— start Material provided —
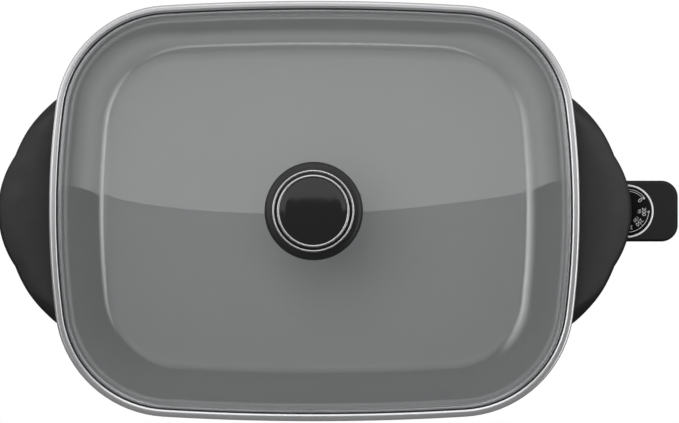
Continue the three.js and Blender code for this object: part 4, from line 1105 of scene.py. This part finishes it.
grip_plate_thickness = 0.0024
grip_plate_belly = 0.0025
grip_plate_half = 0.033
mount_boss = 0.006
plate_boss = 0.0042
plate_hole = 0.0019
plate_edge = 0.0007
plate_gap_inside = 0.00045
plate_gap_outside = 0.00075
hole_start = 0.04
channel_reach = 0.04
grip_plate_top = handle_top - lip_outside + grip_plate_thickness
grip_screw = Vector(((rim_end_x(0, handle_inset) + grip_reach) / 2, 0.024))
pockets = both_sides(
    lambda: leg_prism(handle_wall, leg_inside, handle_top - lip_inside - handle_wall, channel_reach)
)
legs = combine(
    both_sides(lambda: leg_prism(0, leg_bottom, handle_top + 0.01)),
    ("INTERSECT", below_handle_top(handle_wall / 2)),
    ("DIFFERENCE", pockets),
)
boss_top = handle_top - handle_wall / 2
bosses = gathered(
    both_sides(lambda: peg(mount_boss, lug_top + fit, boss_top, *lug_place)),
    both_sides(lambda: peg(plate_boss, grip_plate_top + fit, boss_top, *grip_screw)),
)
holes = gathered(
    both_sides(lambda: peg(foot_stem + fit, 0, leg_inside + 0.001, *leg_middle.xy)),
    both_sides(lambda: peg(lug_hole, hole_start, handle_top - handle_wall, *lug_place)),
    both_sides(lambda: peg(plate_hole, hole_start, handle_top - handle_wall, *grip_screw)),
)
handle_mesh = combine(
    handle_solid(),
    ("DIFFERENCE", below_handle_top(handle_wall, handle_wall)),
    ("UNION", bosses),
    ("UNION", legs),
    ("DIFFERENCE", holes),
)


def grip_plate():
    """A bellied plate that closes the underside of the grip, where the fingers go."""
    bm = bmesh.new()
    bmesh.ops.create_grid(bm, x_segments=14, y_segments=28, size=0.5)
    for v in bm.verts:
        y = v.co.y * 2 * grip_plate_half
        near = rim_end_x(y, handle_inset) + handle_wall + plate_gap_inside
        far = handle_reach(y) - handle_wall - plate_gap_outside
        across = v.co.x * 2
        sag = grip_plate_belly * (1 - across**4)
        v.co = (near + (far - near) * (v.co.x + 0.5), y, grip_plate_top - grip_plate_thickness - sag)
    edge = [e for e in bm.edges if e.is_boundary]
    points, ring = next_ring(bm, edge)
    for v in points:
        v.co.z = grip_plate_top
    bmesh.ops.contextual_create(bm, geom=ring)
    tidy(bm)
    soften(bm, edge, plate_edge, 2)
    return bm


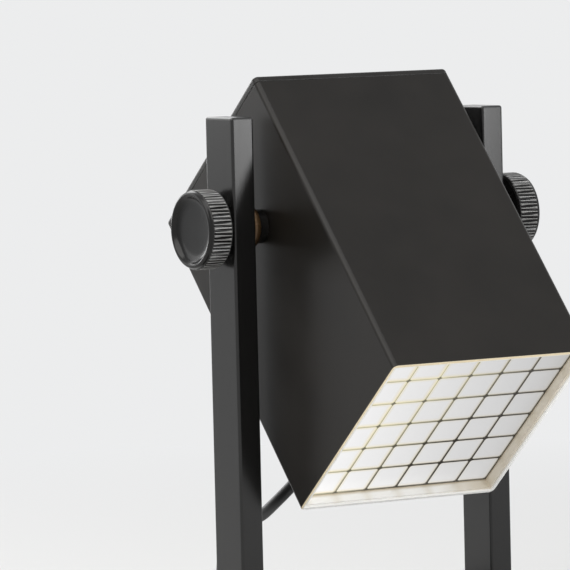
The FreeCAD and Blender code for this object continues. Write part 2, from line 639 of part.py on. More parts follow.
def bracket_points(y):
    """Two fixing points on each of the casing's side walls."""
    reach_x = INSIDE_WIDTH / 2 - BRACKET_SCREW_INSET
    reach_z = INSIDE_HEIGHT / 4
    return [Vector(sx * reach_x, y, HEAD_MID_Z + sz * reach_z) for sx in (-1, 1) for sz in (-1, 1)]


def heat_sink():
    plate = block(LINER_WIDTH, SINK_PLATE, LINER_HEIGHT, head_centre(LINER_REAR_Y + SINK_PLATE / 2))
    fin_width = INSIDE_WIDTH - 2 * BRACKET_REACH - 2 * WIRE_GAP
    for index in range(FIN_COUNT):
        z = HEAD_MID_Z + (index - (FIN_COUNT - 1) / 2) * FIN_PITCH
        fin = block(fin_width, FIN_HEIGHT, FIN_THICK, Vector(0, SINK_REAR_Y + FIN_HEIGHT / 2, z))
        plate = plate.fuse(fin)
    for point in bracket_points(SINK_REAR_Y):
        plate = plate.cut(rod(SCREW_DIAMETER + 2 * THREAD_FIT, point - Y_AXIS * SINK_PLATE, point))
    return plate


def engine_brackets():
    """Angle brackets bonded to the side walls behind the heat sink."""
    brackets = []
    for point in bracket_points(SINK_REAR_Y):
        outward = math.copysign(1, point.x)
        foot = block(BRACKET_REACH, BRACKET_THICK, BRACKET_WIDTH,
                     Vector(outward * (INSIDE_WIDTH / 2 - BRACKET_REACH / 2),
                            SINK_REAR_Y + BRACKET_THICK / 2, point.z))
        wall_x = outward * (INSIDE_WIDTH / 2 - BRACKET_THICK / 2)
        leg = block(BRACKET_THICK, BRACKET_LENGTH, BRACKET_WIDTH,
                    Vector(wall_x, SINK_REAR_Y + BRACKET_LENGTH / 2, point.z))
        hole = rod(SCREW_DIAMETER + 2 * HOLE_GAP, point, point + Y_AXIS * BRACKET_THICK)
        brackets.append(foot.fuse(leg).cut(hole))
    return Part.makeCompound(brackets)


def engine_screws():
    screws = []
    for point in bracket_points(SINK_REAR_Y + BRACKET_THICK):
        head = rod(SCREW_HEAD_DIAMETER, point, point + Y_AXIS * SCREW_HEAD_HEIGHT)
        shank_length = BRACKET_THICK + SINK_PLATE - SLIP_GAP
        screws.append(head.fuse(rod(SCREW_DIAMETER, point - Y_AXIS * shank_length, point)))
    return Part.makeCompound(screws)


def terminal_block():
    """Screw terminals on the casing floor, behind the lead's entry."""
    floor_z = HEAD_BOTTOM_Z + CASE_WALL
    y = HEAD_GLAND_Y + GLAND_NUT_DIAMETER / 2 + WIRE_GAP + TERMINAL_WIDTH / 2
    return block(TERMINAL_LENGTH, TERMINAL_WIDTH, TERMINAL_HEIGHT,
                 Vector(HEAD_GLAND_X, y, floor_z + TERMINAL_HEIGHT / 2))


# ---- glands and supply lead ------------------------------------------------------------------
def gland(seat, outward, wall):
    """Strain relief on a wall: flange and neck outside, threaded shank through it."""
    flange = rod(GLAND_FLANGE_DIAMETER, seat, seat + outward * GLAND_FLANGE_THICK)
    neck = rod(GLAND_NECK_DIAMETER, seat + outward * GLAND_FLANGE_THICK, seat + outward * GLAND_LENGTH)
    tip = edges_in_plane(neck, outward, (seat + outward * GLAND_LENGTH).dot(outward))
    neck = neck.makeFillet(GLAND_ROUND, tip)
    shank_end = seat - outward * GLAND_SHANK_LENGTH
    body = flange.fuse(neck).fuse(rod(GLAND_SHANK_DIAMETER, shank_end, seat))
    body = body.cut(rod(LEAD_DIAMETER + 2 * THREAD_FIT, shank_end, seat + outward * GLAND_LENGTH))
    nut_start = seat - outward * wall
    nut = tube(GLAND_NUT_DIAMETER, GLAND_SHANK_DIAMETER + 2 * THREAD_FIT, nut_start - outward * GLAND_NUT_THICK,
               nut_start)
    return body, nut


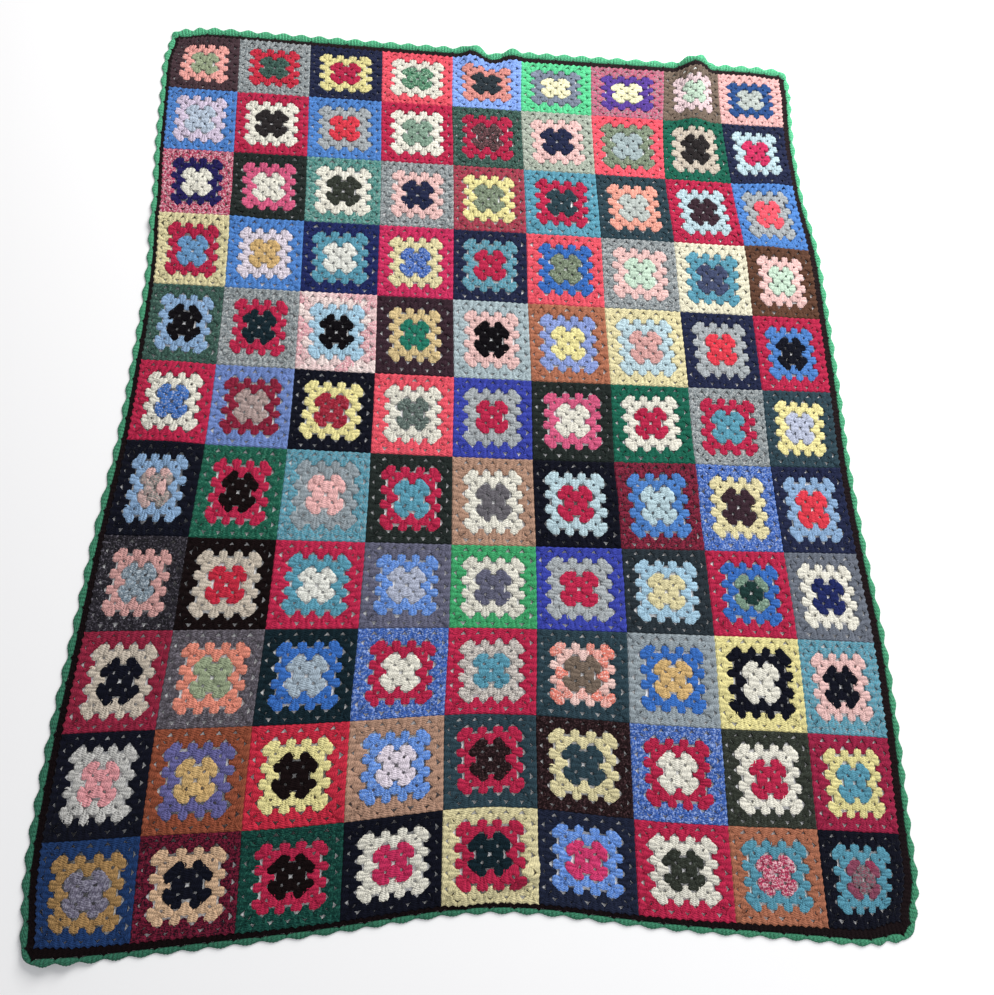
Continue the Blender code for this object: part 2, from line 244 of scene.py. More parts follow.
# Plain yarns, by family: blacks and navies, blues, greys, creams and browns, pinks and reds, greens.
PLAIN_YARNS = {
    # soft black is black lifted a little where it is used in the far rows, as painted light for the haze
    # there.
    "black": "0E0B10", "soft black": "2A2627", "brown black": "150C0D", "green black": "252C2A",
    "teal black": "15262E", "navy black": "11131F", "charcoal": "2C353C", "slate teal": "30444E",
    "dark teal": "2B4049", "navy": "232945", "ink": "20263A", "deep navy": "222B5E",
    "purple navy": "241F58", "slate navy": "434C6A", "royal blue": "3C46A5", "royal": "3D70C0",
    "denim": "2F528C", "dark denim": "213A66", "cornflower": "5284CA", "periwinkle": "748CC8",
    "bright periwinkle": "88AAF0", "periwinkle lilac": "8C9ED6", "dusk purple": "6A689E",
    "teal blue": "5C9AB0", "light blue": "8CACD0", "steel blue": "6C9AC6", "sky": "A8CCE2",
    "pale blue": "BAD3DC", "blue grey": "A6B6C4", "mist": "B8C6D8", "ice grey": "A9BAC0",
    "silver grey": "9DADB0", "lilac": "D6C8DE", "pale lilac": "E0D6E2", "lilac grey": "B4BBD0",
    "indigo": "5A4196", "slate purple": "66677C", "slate grey": "6A707C", "slate blue": "7C8698",
    "warm grey": "69666C", "grey": "949FA6", "light grey": "A8AEB2", "stone": "BEBDBA",
    "pale grey": "BBC3BF", "white": "E2E3DC", "cream": "E8E5D8", "oyster": "CBBFB0", "straw": "E0D6A8",
    "ivory": "E6E1C8", "pale yellow": "E8DE9C", "lemon cream": "F0ECC4", "gold": "D2B078",
    "pale gold": "DCC492", "camel": "A28054", "tan": "B08C78", "beige": "D2B090", "taupe": "796A5E",
    "taupe pink": "B29D99", "brown": "5E4032", "dark brown": "46343A", "plum brown": "3A2831",
    "rust": "93503A", "terracotta": "AC6E55", "salmon": "E6907C", "dusty salmon": "DA9088",
    "peach": "EDA594", "shrimp pink": "EFA8A0", "blush": "EBC2BE", "shell pink": "E9D0D4",
    "pink": "EBB6B4", "dusty pink": "D2A09C", "faded rose": "DA979C", "rose pink": "D75F85",
    "raspberry": "C6325E", "cerise": "D03E70", "crimson": "B82A4C", "dark red": "902840",
    "dark crimson": "9E2848", "coral": "EC5A6A", "scarlet": "DC3E4E", "red": "C42F44", "sage": "98A486",
    "mint": "C4DCC8", "bright green": "5ED094", "mint green": "44A86E", "emerald": "287A66",
    "bottle": "1E6350", "fir": "1F3A38",
}
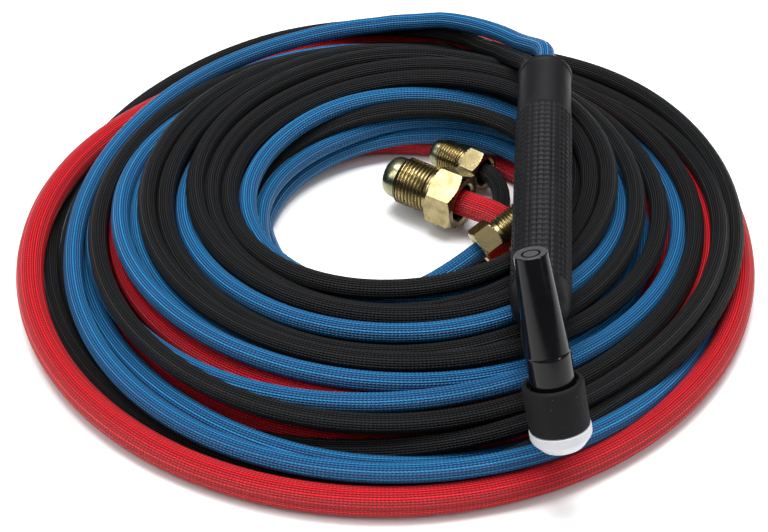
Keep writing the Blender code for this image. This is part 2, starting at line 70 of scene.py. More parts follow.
— end Material provided —
#### What you should do
In the material above, show every line where the word "scene" turns up.

#### Finished task
Continue the three.js and Blender code for this object: part 4, from line 1105 of scene.py. This part finishes it.
Continue the Blender code for this object: part 2, from line 244 of scene.py. More parts follow.
Keep writing the Blender code for this image. This is part 2, starting at line 70 of scene.py. More parts follow.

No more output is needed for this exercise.